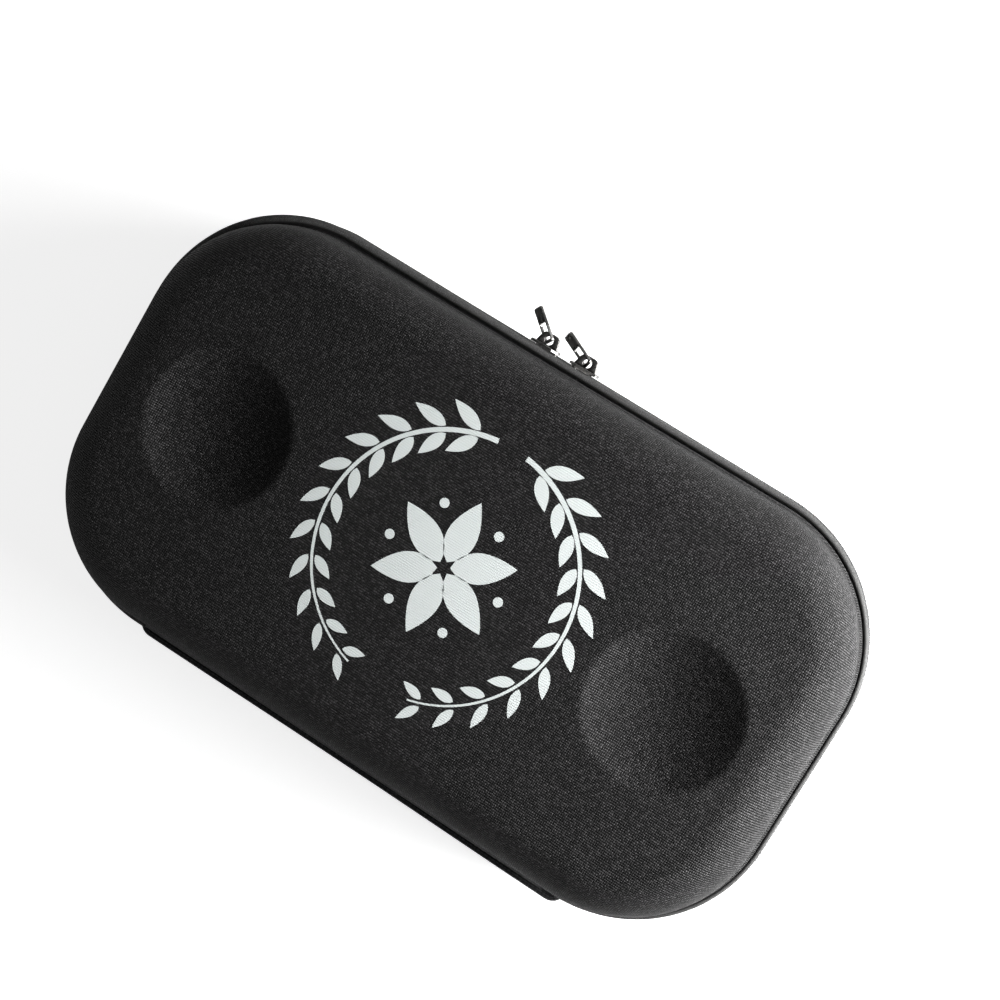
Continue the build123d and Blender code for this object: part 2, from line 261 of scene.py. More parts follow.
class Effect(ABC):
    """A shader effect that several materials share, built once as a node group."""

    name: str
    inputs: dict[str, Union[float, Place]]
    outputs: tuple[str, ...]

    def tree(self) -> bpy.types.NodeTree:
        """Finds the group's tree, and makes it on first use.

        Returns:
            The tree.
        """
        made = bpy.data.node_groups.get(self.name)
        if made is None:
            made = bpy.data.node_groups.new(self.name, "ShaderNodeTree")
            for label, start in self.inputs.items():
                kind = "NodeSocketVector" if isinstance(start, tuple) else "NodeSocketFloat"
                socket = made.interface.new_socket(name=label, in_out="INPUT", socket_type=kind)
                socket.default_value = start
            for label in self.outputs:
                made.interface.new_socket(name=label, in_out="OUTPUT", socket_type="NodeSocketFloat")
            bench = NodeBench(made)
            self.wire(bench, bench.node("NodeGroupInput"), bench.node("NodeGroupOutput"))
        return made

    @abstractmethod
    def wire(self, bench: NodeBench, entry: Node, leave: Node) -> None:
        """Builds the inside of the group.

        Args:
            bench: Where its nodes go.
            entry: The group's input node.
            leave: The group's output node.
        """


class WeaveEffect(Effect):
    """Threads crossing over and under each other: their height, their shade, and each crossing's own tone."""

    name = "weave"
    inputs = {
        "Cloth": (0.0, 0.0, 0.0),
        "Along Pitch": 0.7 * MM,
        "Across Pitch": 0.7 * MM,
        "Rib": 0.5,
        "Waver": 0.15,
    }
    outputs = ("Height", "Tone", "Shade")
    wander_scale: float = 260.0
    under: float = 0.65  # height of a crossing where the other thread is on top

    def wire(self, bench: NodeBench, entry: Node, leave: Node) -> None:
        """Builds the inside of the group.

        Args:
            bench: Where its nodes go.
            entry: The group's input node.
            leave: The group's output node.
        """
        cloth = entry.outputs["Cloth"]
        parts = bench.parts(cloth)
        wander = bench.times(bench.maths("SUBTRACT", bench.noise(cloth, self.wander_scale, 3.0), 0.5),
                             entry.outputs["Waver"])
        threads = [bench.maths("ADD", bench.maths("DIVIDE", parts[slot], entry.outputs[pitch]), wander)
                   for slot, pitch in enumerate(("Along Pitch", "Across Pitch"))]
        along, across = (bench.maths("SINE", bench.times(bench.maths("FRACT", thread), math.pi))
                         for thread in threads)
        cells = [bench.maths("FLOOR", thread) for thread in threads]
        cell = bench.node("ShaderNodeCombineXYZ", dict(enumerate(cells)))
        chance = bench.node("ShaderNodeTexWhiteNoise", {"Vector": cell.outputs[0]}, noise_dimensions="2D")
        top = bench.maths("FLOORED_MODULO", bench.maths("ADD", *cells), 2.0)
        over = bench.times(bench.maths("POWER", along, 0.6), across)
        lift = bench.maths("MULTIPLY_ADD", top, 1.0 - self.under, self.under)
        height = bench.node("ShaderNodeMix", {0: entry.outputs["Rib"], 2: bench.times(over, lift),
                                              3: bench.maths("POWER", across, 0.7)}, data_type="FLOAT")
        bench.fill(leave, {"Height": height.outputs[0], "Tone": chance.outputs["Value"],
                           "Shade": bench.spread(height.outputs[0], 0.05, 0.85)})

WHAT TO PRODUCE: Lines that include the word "parts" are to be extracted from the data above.

RESPONSE:
Continue the build123d and Blender code for this object: part 2, from line 261 of scene.py. More parts follow.
        parts = bench.parts(cloth)
        threads = [bench.maths("ADD", bench.maths("DIVIDE", parts[slot], entry.outputs[pitch]), wander)